The secret fear of anyone in a profession that might be broadly labeled as “helpful” is that they’ll do such a good job that they’ll be rendered obsolete. For instance, for my non-comics-mocking job, I for the most part edit material written by and for computer programmers; deep down, I worry that my skillful and helpful suggestions will eventually sink in, and the geeks of the world will soon be sending grammatical, well structured, easy-to-read prose to publishers worldwide, rendering my services superfluous; this is why I’m trying to milk as much cash from the comics gig as I can. Police officers presumably fret that one day they’ll eliminate all crime everywhere, freeing up tax dollars to go towards city-subsidized public bocce courts. Perhaps this is why cops turn corrupt: it’s actually part of their union rules, so that there’s always crime to fight.

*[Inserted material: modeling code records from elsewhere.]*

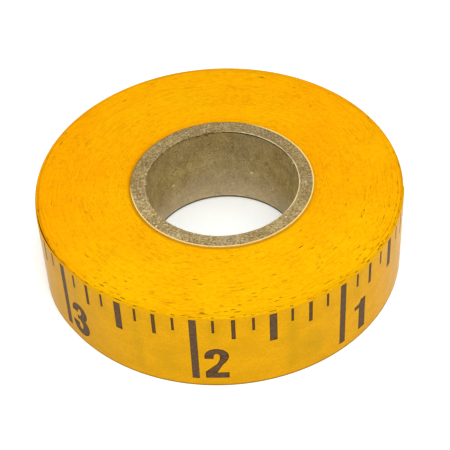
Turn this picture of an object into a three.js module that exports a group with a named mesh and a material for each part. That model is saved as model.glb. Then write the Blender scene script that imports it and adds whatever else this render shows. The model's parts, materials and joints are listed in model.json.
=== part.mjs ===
// A roll of adhesive ruler tape on a spiral-wound paper core.
//
// Millimetres, +Z up. The roll lies on its side with its axis along Z. The origin is on the
// bottom face, at the centre of the circle that the last turn of tape makes.
//
// The tape is one long strip wound clockwise as seen from above, so a place on it is given by
// its length from the free end. Angles are measured round +Z from the -Y direction towards +X.

import * as THREE from 'three';

// ---- Driving dimensions -------------------------------------------------------------------

const inch = 25.4;

const rollRadius = 31.2;       // outer face of the tape at its free end
const tapeWidth = 15.85;       // 5/8 in tape; the core is cut to the same length
const tapeThickness = 0.15;    // printed paper with its adhesive
const freeEndAngle = 83.4;     // degrees
const freeLength = inch;       // the last stretch of tape, which a finger can peel off the roll
const linkCount = 8;           // rigid links that stand in for that stretch
const stepLength = inch / 16;  // length of one facet of the outer turn

const boreRadius = 13.02;      // 26 mm bore
const coreWall = 2.53;
const plyNames = ['core_inner_ply', 'core_second_ply', 'core_middle_ply', 'core_fourth_ply',
  'core_outer_ply'];
const coreCentre = new THREE.Vector2(0.55, 0.07); // the pack is wound slightly off centre
const packFacets = 96;         // facets of the hole that the core fills

const seamLean = 45;           // degrees, how far a ply's butt seam leans from the core's axis
const seamWidth = 0.2;         // measured round the core
const seamAngle = 152;         // degrees, the innermost ply's seam at mid height
const seamStagger = 137;       // degrees from one ply's seam to the next ply's
const plyTip = 0.3;            // height left at a ply's two sharp corners
const plyFacets = 120;

const glueLine = 0.04;         // gap between faces that glue holds together

// ---- Values that follow from them ---------------------------------------------------------

const turnLength = 2 * Math.PI * rollRadius;
const linkLength = freeLength / linkCount;
const plyPitch = (coreWall + glueLine) / plyNames.length;
const plyThickness = plyPitch - glueLine;
const packBore = boreRadius + coreWall + glueLine;

// ---- Materials ----------------------------------------------------------------------------

const printedFace = { color: 0xe9a81c, roughness: 0.7, metalness: 0 };
const paperEdges = { color: 0xfdb605, roughness: 0.8, metalness: 0 };
const coreBoard = { color: 0xa08a64, roughness: 0.9, metalness: 0 };

// ---- Geometry helpers ---------------------------------------------------------------------

// A point at an angle (in radians) round the axis, at a radius from it.
const polar = (angle, radius) =>
  new THREE.Vector2(radius * Math.sin(angle), -radius * Math.cos(angle));

function circle(radius, facets, centre) {
  return Array.from({ length: facets }, (_, i) =>
    polar((2 * Math.PI * i) / facets, radius).add(centre));
}

function upright(shape, height) {
  return new THREE.ExtrudeGeometry(shape, { depth: height, bevelEnabled: false });
}

function meshOf(name, geometry, finish) {
  const mesh = new THREE.Mesh(geometry, new THREE.MeshStandardMaterial(finish));
  mesh.name = name;
  return mesh;
}

// ---- The tape's spiral --------------------------------------------------------------------

// The strip's outer face lies one thickness further in after every turn.
const angleAt = (length) =>
  THREE.MathUtils.degToRad(freeEndAngle) - (2 * Math.PI * length) / turnLength;
const outerRadiusAt = (length) => rollRadius - (tapeThickness * length) / turnLength;

// Points along the spiral between two lengths from the free end, a depth under its outer face.
function spiral(from, to, depth) {
  const steps = Math.max(1, Math.ceil((to - from) / stepLength - 1e-6));
  return Array.from({ length: steps + 1 }, (_, i) => {
    const length = Math.min(from + i * stepLength, to);
    return polar(angleAt(length), outerRadiusAt(length) - depth);
  });
}

function stripShape(from, to) {
  return new THREE.Shape([
    ...spiral(from, to, 0),
    ...spiral(from, to, tapeThickness).reverse(),
  ]);
}

// ---- Sub-parts ----------------------------------------------------------------------------

// One ply of the core: a strip of board, cut off at both ends of the core and rolled up. Laid
// flat it is a parallelogram, and its two slanting edges meet at the ply's helical seam.
function corePly(index) {
  const middle = boreRadius + index * plyPitch + plyThickness / 2;
  const lean = Math.tan(THREE.MathUtils.degToRad(seamLean));
  const slant = (tapeWidth - plyTip) * lean;
  const bottomEdge = 2 * Math.PI * middle - plyTip * lean - seamWidth;
  const start = THREE.MathUtils.degToRad(seamAngle + index * seamStagger)
    - slant / 2 / middle;

  const board = new THREE.BoxGeometry(1, 1, 1, plyFacets, 1, 1);
  const corner = board.attributes.position;
  for (let i = 0; i < corner.count; i += 1) {
    const along = (corner.getX(i) + 0.5) * (bottomEdge + slant);
    const radius = middle - corner.getY(i) * plyThickness;
    const height = corner.getZ(i) < 0
      ? Math.max(0, (along - bottomEdge) / lean)
      : Math.min(tapeWidth, plyTip + along / lean);
    const place = polar(start + along / middle, radius);
    corner.setXYZ(i, place.x, place.y, height);
  }
  return board;
}

// All the turns under the outermost one, bonded into a solid pack by the tape's own adhesive.
function windingPack() {
  const outline = new THREE.Shape(spiral(0, turnLength, tapeThickness + glueLine));
  outline.holes.push(new THREE.Path(circle(packBore, packFacets, coreCentre)));
  return upright(outline, tapeWidth);
}

// A stretch of the outermost turn, short of its neighbours by half a glue line at each end.
function outerStretch(from, to) {
  return upright(stripShape(from + glueLine / 2, to - glueLine / 2), tapeWidth);
}

// ---- Assembly -----------------------------------------------------------------------------

const roll = new THREE.Group();

const core = new THREE.Group();
core.position.set(coreCentre.x, coreCentre.y, 0);
plyNames.forEach((name, index) => core.add(meshOf(name, corePly(index), coreBoard)));
roll.add(core);

roll.add(meshOf('tape_winding', windingPack(), paperEdges));
roll.add(meshOf('tape_outer_turn', outerStretch(freeLength, turnLength), printedFace));

// Link 1 is next to the outer turn, and the last link carries the free end.
for (let link = 1; link <= linkCount; link += 1) {
  const near = freeLength - (link - 1) * linkLength;
  const stretch = outerStretch(near - linkLength, near);
  roll.add(meshOf(`tape_end_link_${link}`, stretch, printedFace));
}

export default roll;
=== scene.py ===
"""Looks for the roll of adhesive ruler tape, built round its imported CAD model.

Sizes are in millimetres until a mesh is made, and MM turns them into metres. Angles are measured
round +Z from the -Y direction towards +X. A place on the tape is given by its length from the free
end and its height above the bottom face, because the tape is one strip wound clockwise as seen
from above.
"""

import json
import math

import bpy
import numpy as np
from mathutils import Matrix, Vector
from mathutils.geometry import delaunay_2d_cdt


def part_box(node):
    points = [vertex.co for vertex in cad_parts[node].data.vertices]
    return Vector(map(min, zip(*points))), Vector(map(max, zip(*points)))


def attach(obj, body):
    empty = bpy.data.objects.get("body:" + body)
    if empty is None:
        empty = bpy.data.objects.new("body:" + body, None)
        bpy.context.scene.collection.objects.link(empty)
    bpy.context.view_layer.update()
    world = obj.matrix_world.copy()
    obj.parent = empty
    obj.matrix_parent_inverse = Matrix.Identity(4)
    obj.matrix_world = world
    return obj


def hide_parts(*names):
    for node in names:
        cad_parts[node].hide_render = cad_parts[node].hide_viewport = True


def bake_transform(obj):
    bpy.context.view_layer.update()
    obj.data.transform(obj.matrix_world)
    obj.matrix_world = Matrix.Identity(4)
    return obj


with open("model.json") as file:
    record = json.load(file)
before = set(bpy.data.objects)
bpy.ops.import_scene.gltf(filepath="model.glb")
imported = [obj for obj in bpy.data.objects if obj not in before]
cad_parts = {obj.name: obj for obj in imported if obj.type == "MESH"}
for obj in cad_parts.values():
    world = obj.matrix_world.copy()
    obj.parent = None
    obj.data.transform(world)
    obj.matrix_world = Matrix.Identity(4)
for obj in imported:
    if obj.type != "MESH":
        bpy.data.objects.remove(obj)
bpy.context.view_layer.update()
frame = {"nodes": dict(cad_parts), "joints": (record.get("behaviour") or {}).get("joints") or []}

MM = 0.001
INCH = 25.4
PACK_SEED, DASH_SEED, PLY_SEED, FIBRE_SEED = 11, 5, 40, 77

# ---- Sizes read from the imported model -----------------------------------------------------

JOINTS = sorted(frame["joints"], key=lambda joint: joint["name"])
LINKS = len(JOINTS)
LINK = INCH / LINKS


def angle_of(point):
    return math.atan2(point[0], -point[1])


def node_points(node):
    mesh = frame["nodes"][node].data
    points = np.empty(len(mesh.vertices) * 3)
    mesh.vertices.foreach_get("co", points)
    return points.reshape(-1, 3) / MM


# The strip's pieces are cut at equal steps, so the hinges give its radius and its free end.
HINGE_ANGLES = [angle_of(joint["pos_m"]) for joint in JOINTS]
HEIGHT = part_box("tape_winding")[1].z / MM
ROLL_RADIUS = (LINKS - 1) * LINK / (HINGE_ANGLES[-1] - HINGE_ANGLES[0])
TURN = 2 * math.pi * ROLL_RADIUS
FREE_ANGLE = HINGE_ANGLES[0] + INCH / ROLL_RADIUS
TAPE = 0.15                      # thickness of the tape, and how far in each turn moves it

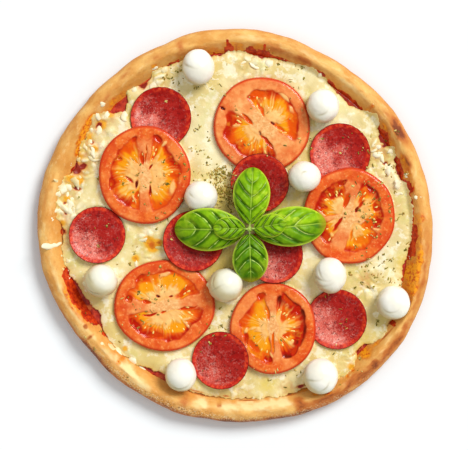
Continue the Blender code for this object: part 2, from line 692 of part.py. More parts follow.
def build():
    """Make every piece of the pizza, from the crust up."""
    clear_scene()
    surfaces = {
        "crust": material("baked_dough", (0.79, 0.42, 0.13), 0.75),
        "sauce": material("tomato_sauce", (0.38, 0.04, 0.008), 0.35),
        "cheese": material("melted_cheese", (0.85, 0.70, 0.34), 0.40),
        "tomato": material("tomato_flesh", (0.80, 0.16, 0.02), 0.30),
        "salami": material("salami", (0.42, 0.045, 0.03), 0.40),
        "mozzarella": material("fresh_mozzarella", (0.95, 0.92, 0.82), 0.35),
        "leaf": material("basil_leaf", (0.16, 0.33, 0.005), 0.30),
        "stem": material("basil_stem", (0.38, 0.55, 0.08), 0.45),
    }
    crust = make_crust(surfaces["crust"])
    make_sauce(surfaces["sauce"])
    toppings = make_toppings(crust, surfaces)
    cheese = make_cheese(toppings, surfaces["cheese"])
    stem = make_stem(cheese, surfaces["stem"])
    leaves = [make_leaf(*row, surfaces["leaf"]) for row in LEAVES]
    draw = random.Random(7)
    for carrier in [cheese] + [topping for topping in toppings if topping.name in HERB_DRIFTS]:
        above = surface_tree([piece for piece in toppings + leaves + [stem] if piece is not carrier])
        season(carrier, above, draw)


build()
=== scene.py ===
# %% [markdown]
# # A baked pizza, dressed for its picture
#
# The plain solids of this pizza come in as a fixed frame, in metres, with +Z up and the
# origin on the table under its middle. Each cell below replaces one kind of solid with a
# finer piece in the same place, and gives it the surface that the real food has.

# %% Load the frame
import math
import random

import bmesh
import bpy
from mathutils import Matrix, Vector, noise
from mathutils.bvhtree import BVHTree


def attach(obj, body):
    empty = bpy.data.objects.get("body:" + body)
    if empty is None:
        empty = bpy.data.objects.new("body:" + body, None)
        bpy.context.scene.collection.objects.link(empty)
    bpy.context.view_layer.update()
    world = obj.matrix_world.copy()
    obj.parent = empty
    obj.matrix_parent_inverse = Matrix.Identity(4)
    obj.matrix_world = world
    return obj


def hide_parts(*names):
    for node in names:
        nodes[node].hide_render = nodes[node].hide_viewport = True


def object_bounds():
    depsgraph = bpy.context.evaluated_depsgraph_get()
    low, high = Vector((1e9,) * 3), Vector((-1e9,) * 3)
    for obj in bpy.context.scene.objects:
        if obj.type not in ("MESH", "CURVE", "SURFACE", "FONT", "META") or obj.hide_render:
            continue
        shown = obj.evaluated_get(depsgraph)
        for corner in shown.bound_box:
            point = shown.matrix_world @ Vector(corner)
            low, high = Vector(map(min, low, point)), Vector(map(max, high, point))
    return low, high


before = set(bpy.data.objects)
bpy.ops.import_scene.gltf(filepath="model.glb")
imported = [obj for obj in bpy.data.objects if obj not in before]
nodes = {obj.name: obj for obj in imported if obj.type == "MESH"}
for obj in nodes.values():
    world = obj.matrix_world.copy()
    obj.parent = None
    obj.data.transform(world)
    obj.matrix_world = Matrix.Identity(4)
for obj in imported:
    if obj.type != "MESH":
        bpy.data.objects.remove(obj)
cad_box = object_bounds()
print(len(nodes), "solids, box", [round(1000 * side, 1) for side in cad_box[1] - cad_box[0]], "mm")

# %% [markdown]
# ## The camera
#
# The pizza is seen from straight above. Real food photographs of this kind are taken with
# a long lens from far away, so that nothing leans outwards at the edges. An orthographic
# camera would do that too, but a long lens keeps a trace of perspective, as the real one.

# %% Camera
PICTURE_WIDTH = 0.3537        # how much of the table the picture's width shows
PICTURE_MIDDLE = (-0.0008, 0.0004)
FOCUS_HEIGHT = 0.010
CAMERA_DISTANCE = 2.2

lens = bpy.data.cameras.new("camera")
lens.sensor_width = 36
lens.lens = lens.sensor_width * CAMERA_DISTANCE / PICTURE_WIDTH
lens.clip_start = 0.1
lens.clip_end = 20
camera = bpy.data.objects.new("camera", lens)
camera.location = (*PICTURE_MIDDLE, FOCUS_HEIGHT + CAMERA_DISTANCE)
bpy.context.scene.collection.objects.link(camera)
bpy.context.scene.camera = camera
print("lens", round(lens.lens), "mm")

# %% [markdown]
# ## Light
#
# A white table and a large soft light from the upper right give the bright, nearly
# shadowless look of studio food pictures. A sun lamp with a wide angle is the simplest
# such light: its shadow falls to the lower left and is soft at its edge. The white world
# fills the shadows. Wet food would mirror it and look grey, so photographers hang black
# cloth above the camera. Here the world is simply dimmer in reflections.

# %% Light and world
SUN_STRENGTH = 2.42
SUN_ANGLE = 26                # degrees across
SUN_FROM = Vector((0.62, 0.66, 0.95))
WORLD_STRENGTH = 0.57
MIRRORED_STRENGTH = 0.08      # how bright the same sky is in a reflection

sun = bpy.data.lights.new("key_light", "SUN")
sun.energy = SUN_STRENGTH
sun.angle = math.radians(SUN_ANGLE)
sun.color = (1.0, 0.99, 0.97)
key_light = bpy.data.objects.new("key_light", sun)
key_light.rotation_euler = SUN_FROM.to_track_quat("Z", "Y").to_euler()
bpy.context.scene.collection.objects.link(key_light)

world = bpy.data.worlds.new("studio")
world.use_nodes = True
backdrop = world.node_tree.nodes["Background"]
backdrop.inputs["Color"].default_value = (0.97, 0.985, 1.0, 1)
rays = world.node_tree.nodes.new("ShaderNodeLightPath")
strength = world.node_tree.nodes.new("ShaderNodeMapRange")
strength.inputs["To Min"].default_value = WORLD_STRENGTH
strength.inputs["To Max"].default_value = MIRRORED_STRENGTH
world.node_tree.links.new(rays.outputs["Is Glossy Ray"], strength.inputs["Value"])
world.node_tree.links.new(strength.outputs["Result"], backdrop.inputs["Strength"])
bpy.context.scene.world = world
bpy.context.scene.view_settings.view_transform = "Standard"
bpy.context.scene.view_settings.look = "None"
print("sun", SUN_STRENGTH, "and sky", WORLD_STRENGTH)

# %% [markdown]
# ## A small language for shaders
#
# Node trees are long to write by hand. `Wire` wraps the output of a node, so that
# `1 - mask * 0.5` adds its Math nodes by itself. Colours are built up like paint: a ground
# of two shades, and then coats, each with the share of the surface that it covers.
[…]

For superheroes, it’s not cash at stake, since any one of them could make big money on the sideshow circuit; rather, it’s their intrinsic sense of self-worth. Spider-Man’s own ego is pretty shaky: he plummets into a pointless pit of hypermacho self-loathing every time he realizes that his wife makes more than he does. Thus, it should come as no surprise that he positively revels in Los Angeles’ sky-high crime rate as the only cure to his sense of existential despair. Sure, it’s apparently just some extra from a gay pirate porno film dabbling in a little purse snatching, but whiny whiny Peter Parker will take emotional validation from wherever he can get it.

Marvin, 1/13/07

Note to cartoonist everywhere: Most of the characters in your feature may just crap in their pants instead of into a toilet like civilized people, but doesn’t mean that you can repeatedly make jokes about it, OK? Just … just trust me on this. It’s not acceptable. God help us all if this spreads to the folks at the other end of the age spectrum in Gasoline Alley or Momma.

B.C., 1/13/07

OK, see, the first boomerang joke was mildly amusing. The second is loopy and weird, and sort of indicates that Johnny Hart has the idea of a boomerang sort of stuck in his mind like a bit of chicken between two teeth, and he’s idly working at it with his tongue, and we have to watch the results. And it’s a boomerang. Not something interesting and relevant and funny. A boomerang. Troubling.